Today, we meet the creatives telling Ontario’s local stories and examining how those stories are being told.
Uju Umenyi
It started with a 10-minute play, staged during a cemetery walk in 2017, based on the life of Port Perry’s first Black resident, Samuel Stout. The Durham repertory company Theatre on the Ridge, which had produced the vignette, wanted to explore the story deeper. So, the company issued a call for playwrights to enrich the tale of Stout.
When Uju Umenyi learned of the opportunity, “my spirit jumped,” she says. “It was just ‘yes.’” The Scarborough-based actor had been involved with community theatre for years, but she’d never written for the stage, though she’d long wanted to. The story of Stout compelled her to take the leap.
Although the details of his biography were scant, Stout’s life stirred Umenyi’s curiosity. He had come up from the States to Port Perry when he was already in his 50s. He became a prominent figure in community life: he was a prolific multi-instrumentalist who led the town band, as well as a barber.
“What’s the story there?” Umenyi asks. In the middle of the 19th century, he was the only Black man living in this tiny town. “What on earth was that like? What made him stay. When we look at Canadian history, there are so many opportunities to fill in the gaps that we didn’t even know existed,” she says. “That’s the really exciting piece: the opportunity to fill in the gaps we didn’t know were there, the opportunity to share the learning and the opportunity to learn and grow myself.”
Umenyi’s residency will culminate during the 2022 Ontario Culture Days Festival in September with a staged reading of her full script, as well as other programming around Umenyi’s work.

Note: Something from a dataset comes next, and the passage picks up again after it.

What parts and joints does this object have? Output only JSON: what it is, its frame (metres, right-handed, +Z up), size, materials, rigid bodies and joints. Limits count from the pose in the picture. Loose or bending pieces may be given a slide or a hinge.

“We are all about helping emerging artists,” says Carey Nicholson, artistic director of Theatre on the Ridge. In supporting a first-time playwright, like Umenyi, they put their money where their mouth is. But what they’re building together is, Nicholson says, “bigger and better and bolder than anything we’d envisioned.”
Dave Dyment
Dave Dyment is a multidisciplinary artist whose work might take the form, he says, of an artist book, a photo series, video, sound work, performance, sculpture or “things” that he might call drawings. “I like to let the medium serve the idea, rather than the other way around.”
His work largely explores popular culture. In a recent exhibition, for example, he strung photographs of famous handshakes in a 100-foot-long daisy chain around the perimeter of Toronto’s postal code MKG 127. It began with Richard Nixon shaking hands with Elvis, then it was Elvis shaking someone else’s hand and so on until it completed the loop with Donald Trump hand-in-hand with Nixon.
Another recent work, Watching Night of the Living Dead, recreated George Romero’s 1968 classic using scenes from other films and TV shows in which characters are watching the seminal zombie flick. “There’s probably 80 to 90 per cent coverage of the original film,” Dyment says, which is a testament to both its massive influence as well as the clerical error that caused it fall out of copyright, enabling it to appear just about anywhere.
His work, he says, is about culture: “how it’s formed, how it’s used.” Dyment paraphrases a quote from art critic Dave Hickey as best as he remembers it: “We don’t make architecture, literature or cinema; we make buildings and books and movies, and then culture assigns value to those things.”
“That’s really interesting to me,” he says, “the way cultural value is assigned.”
For his residency, Dyment is working on a film titled Dead Ringer, composed entirely from TV and movie scenes which were filmed in Toronto, though the scene is not set in Toronto. These are moments, you could say, when the city does not “play itself.” The star of his film is Casa Loma (where it will premiere in September). Paradoxically, the Gothic Revival mansion is a postcard landmark of Toronto, though it’s doubled on screen as any number of settings from around the world. “What does it mean,” Dyment asks, “to see your city reflected back at you, but not your experience of it?”
At the same, he’s interested in the way cinema can function as a kind of archive. “There’ll be scenes of Toronto that are unrecognizable to us now because buildings have gone up or buildings have gone down.” The only record of that old shoe store you may remember, he says, may only be captured with Elisabeth Moss running past carrying a gun.
Although the city rarely plays itself, the camera has covered it extensively; you’ve seen its face a thousand times in a thousand different roles. Dyment’s project suggests that even if it never gets top billing, Toronto is already something of a movie star.
The Creatives in Residence community programs will be open to the public during our festival in September and October 2022.